Der Roman Nussschale von Ian McEwan ist eine sehr ungewöhnliche Adaption von Shakespeares Hamlet.
Trudy, hochschwanger von ihrem Mann John, lebt mit dessen Bruder Claude zusammen. John hat das gemeinsame Haus, eine heruntergekommene Immobilie in guter Londoner Lage, vorläufig seiner Frau und ihrem Liebhaber überlassen. Die Brüder werden sehr gegensätzlich gezeichnet: auf der einen Seite John als feinsinniger Dichter, dort Claude als dummdreister Sexprotz. Um das Haus verkaufen zu können, hecken Trudy und Claude einen Giftmord an John aus.
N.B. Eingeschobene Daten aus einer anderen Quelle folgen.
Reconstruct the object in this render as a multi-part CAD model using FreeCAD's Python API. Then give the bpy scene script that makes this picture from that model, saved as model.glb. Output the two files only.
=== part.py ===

Der ganze Plot wird allein von Trudys ungeborenem namenlosen Jungen erzählt. Hat man sich erst einmal auf dessen völlig unbabyhafte Weitsicht und Bildung eingelassen, verfolgt man die Geschichte aus ungewohnter Perspektive mit großem Vergnügen. So beengt dessen Lage im Mutterleib ist, so frei ist der Geist des Ungeborenen. Das Baby analysiert seine Lage, kommentiert und philosophiert dazwischen über den Zustand der Welt, die ihn erwartet. Es macht sich Gedanken, was aus ihm wird, da die Erwachsenen viel zu sehr mit sich selbst beschäftigt sind und niemand erkennbar für das Baby Vorsorge trifft.
Hin- und hergerissen zwischen der Solidaridät zu Mutter und Vater fiebern wir mit, ob der geplante Mord wirklich durchgeführt wird. Eloquent beschrieben erwarten wir gespannt den Ausgang der Geschichte, zu dem das Ungeborene überraschend aktiv beiträgt.